Erst Mitte der 1980er Jahre rückt Ernest Hemingway auf Kuba wieder ins öffentliche Bewusstsein. Norberto Fuentes, zu diesem Zeitpunkt ein junger Schriftsteller mit Nähe zu den Castristen, publiziert eine detailgenau recherchierte Chronik der kubanischen Jahre des US-amerikanischen Nobelpreisträgers. Sein Buch Hemingway en Cuba wird zum internationalen Bestseller.

Norberto Fuentes Fleißarbeit von über 700 Seiten markiert den Beginn einer Renaissance des Ernest Hemingways auf Kuba.
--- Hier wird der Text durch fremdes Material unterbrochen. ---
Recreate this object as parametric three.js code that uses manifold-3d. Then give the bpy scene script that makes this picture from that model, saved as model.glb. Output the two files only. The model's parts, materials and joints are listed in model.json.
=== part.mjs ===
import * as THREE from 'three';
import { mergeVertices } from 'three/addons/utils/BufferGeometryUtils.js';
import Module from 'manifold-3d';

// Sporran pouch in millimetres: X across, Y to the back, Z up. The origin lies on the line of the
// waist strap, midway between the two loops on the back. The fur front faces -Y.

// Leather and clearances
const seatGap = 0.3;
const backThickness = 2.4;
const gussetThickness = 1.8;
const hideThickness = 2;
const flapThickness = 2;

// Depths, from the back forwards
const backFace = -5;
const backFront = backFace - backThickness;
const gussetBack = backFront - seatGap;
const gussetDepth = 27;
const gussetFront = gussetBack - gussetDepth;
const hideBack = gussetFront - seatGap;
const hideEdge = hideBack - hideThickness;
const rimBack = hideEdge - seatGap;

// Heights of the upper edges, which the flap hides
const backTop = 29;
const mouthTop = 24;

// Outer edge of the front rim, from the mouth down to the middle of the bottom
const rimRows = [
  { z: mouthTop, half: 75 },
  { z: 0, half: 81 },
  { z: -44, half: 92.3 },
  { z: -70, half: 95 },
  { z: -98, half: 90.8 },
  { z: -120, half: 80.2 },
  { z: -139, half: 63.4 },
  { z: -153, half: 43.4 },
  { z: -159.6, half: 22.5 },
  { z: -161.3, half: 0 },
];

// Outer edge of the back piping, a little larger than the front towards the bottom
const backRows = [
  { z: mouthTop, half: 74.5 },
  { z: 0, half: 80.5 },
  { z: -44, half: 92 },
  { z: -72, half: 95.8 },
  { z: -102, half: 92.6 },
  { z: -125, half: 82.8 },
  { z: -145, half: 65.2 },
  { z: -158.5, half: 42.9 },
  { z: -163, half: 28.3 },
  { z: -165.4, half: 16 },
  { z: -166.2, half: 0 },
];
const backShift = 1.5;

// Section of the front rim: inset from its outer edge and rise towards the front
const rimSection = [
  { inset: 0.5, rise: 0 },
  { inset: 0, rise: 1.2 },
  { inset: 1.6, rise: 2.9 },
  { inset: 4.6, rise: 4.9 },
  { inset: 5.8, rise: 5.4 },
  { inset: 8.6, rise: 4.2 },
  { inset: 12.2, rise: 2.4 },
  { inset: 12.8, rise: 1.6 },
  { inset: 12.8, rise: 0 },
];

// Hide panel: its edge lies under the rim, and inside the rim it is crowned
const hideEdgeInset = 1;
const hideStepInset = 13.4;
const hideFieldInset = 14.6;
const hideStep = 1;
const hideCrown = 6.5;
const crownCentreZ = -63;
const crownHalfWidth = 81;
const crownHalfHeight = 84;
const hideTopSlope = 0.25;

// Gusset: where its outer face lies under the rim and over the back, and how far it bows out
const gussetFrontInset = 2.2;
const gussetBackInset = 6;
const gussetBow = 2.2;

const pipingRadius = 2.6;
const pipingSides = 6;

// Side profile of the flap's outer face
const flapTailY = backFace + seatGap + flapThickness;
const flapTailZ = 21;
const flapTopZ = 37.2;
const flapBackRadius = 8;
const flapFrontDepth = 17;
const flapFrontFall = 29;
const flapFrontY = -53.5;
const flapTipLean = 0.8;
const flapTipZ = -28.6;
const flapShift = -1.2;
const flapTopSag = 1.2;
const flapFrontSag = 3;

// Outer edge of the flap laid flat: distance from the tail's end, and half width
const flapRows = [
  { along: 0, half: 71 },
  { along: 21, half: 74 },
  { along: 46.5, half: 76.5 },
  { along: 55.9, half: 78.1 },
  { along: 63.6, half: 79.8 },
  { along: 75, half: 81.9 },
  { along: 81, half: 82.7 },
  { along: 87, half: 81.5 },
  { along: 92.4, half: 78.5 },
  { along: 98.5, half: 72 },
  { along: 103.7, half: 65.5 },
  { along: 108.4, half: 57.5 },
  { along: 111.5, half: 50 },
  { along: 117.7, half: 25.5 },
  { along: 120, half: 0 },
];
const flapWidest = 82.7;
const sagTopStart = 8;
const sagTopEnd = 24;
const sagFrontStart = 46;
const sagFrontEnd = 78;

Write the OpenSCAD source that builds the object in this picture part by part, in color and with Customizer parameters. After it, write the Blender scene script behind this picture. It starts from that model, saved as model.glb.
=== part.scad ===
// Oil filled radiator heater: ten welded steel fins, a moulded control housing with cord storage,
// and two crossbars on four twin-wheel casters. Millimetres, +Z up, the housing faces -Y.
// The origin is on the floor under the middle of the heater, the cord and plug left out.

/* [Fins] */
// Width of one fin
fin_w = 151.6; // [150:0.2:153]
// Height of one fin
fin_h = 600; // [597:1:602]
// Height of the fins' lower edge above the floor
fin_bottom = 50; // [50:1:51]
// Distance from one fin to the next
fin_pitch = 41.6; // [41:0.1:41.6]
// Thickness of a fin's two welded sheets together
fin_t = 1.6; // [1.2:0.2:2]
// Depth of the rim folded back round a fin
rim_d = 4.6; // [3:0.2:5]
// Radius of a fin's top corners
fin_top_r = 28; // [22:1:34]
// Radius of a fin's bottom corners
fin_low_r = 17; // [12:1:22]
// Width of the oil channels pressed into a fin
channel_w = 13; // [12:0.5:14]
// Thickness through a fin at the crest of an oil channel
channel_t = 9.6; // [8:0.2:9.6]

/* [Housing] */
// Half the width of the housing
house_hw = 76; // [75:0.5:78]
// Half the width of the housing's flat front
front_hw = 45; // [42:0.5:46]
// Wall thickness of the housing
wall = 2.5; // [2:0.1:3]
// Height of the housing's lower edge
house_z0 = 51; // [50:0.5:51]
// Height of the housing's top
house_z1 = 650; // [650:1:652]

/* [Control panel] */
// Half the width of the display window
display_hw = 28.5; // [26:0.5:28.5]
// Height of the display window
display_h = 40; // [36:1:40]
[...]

Die Finca Vigía wird jahrelang renoviert und zum Museum ausgebaut. Ihr Inventar – Hunderte Manuskriptseiten, 9.000 Bücher, unzählige Fotos und Dokumente – wird mit Hilfe von US-Universitäten gründlich katalogisiert und digitalisiert. Wissenschaftliche Symposien werden regelmäßig in Havanna abgehalten. Zart werden Verbindungen zwischen kubanischen und US-amerikanischen Institutionen geknüpft.

Die Kultur – neben Ernest Hemingway übrigens auch die Musik, in Gestalt von Dizzy Gillespie über Chucho Valdés bis zu den alten Knaben des Buena Vista Social Clubs – sorgt dafür, was die Politik nicht hinbekommt. Eine neue Milde zieht auf im kalten Krieg zwischen den verfeindeten Nachbarn. Trotz Wirtschaftsboykott und Sanktionen lässt die Kultur in jenen Jahren des Ronald Reagan das Einfallstor für Verständigung und Zusammenarbeit nun einen Spalt weit offen.

Die kubanische Tourismusagentur spielt den Joker Hemingway. Ab jenen Jahren begegnet man dem US-Amerikaner an jeder Ecke in Havanna. Im El Floridita, im Ambos Mundos, in der Bodeguita del Medio, in San Francisco de Paula oder in Cojímar. Ein Hafen wird auf Kuba nach Ernest Hemingway benannt, auch ein Angelwettbewerb, Daiquirí-Drinks ohnehin. So putzmunter wie ab den 1990er Jahren ist Ernest Hemingway auf Kuba zu Lebzeiten nie gewesen.

Während der Nobelpreisträger friedlich auf dem Friedhof von Ketchum in den Rocky Mountains ruht, erkennt der schlaue Fidel Castro in Havanna, wie nützlich El Americano dem revolutionären Regime sein kann. Ab Mitte der 1980er Jahre hat Castro sein klammes Land behutsam dem devisenstarken Tourismus geöffnet. Ernest Hemingway dient dabei als Zugpferd, Spanien und Kanada investieren massiv in die touristische Infrastruktur der Insel. Der US-Nobelpreisträger wird sozusagen als eine vertrauensbildende Klammer benutzt bei dieser Öffnung gen Kapitalismus.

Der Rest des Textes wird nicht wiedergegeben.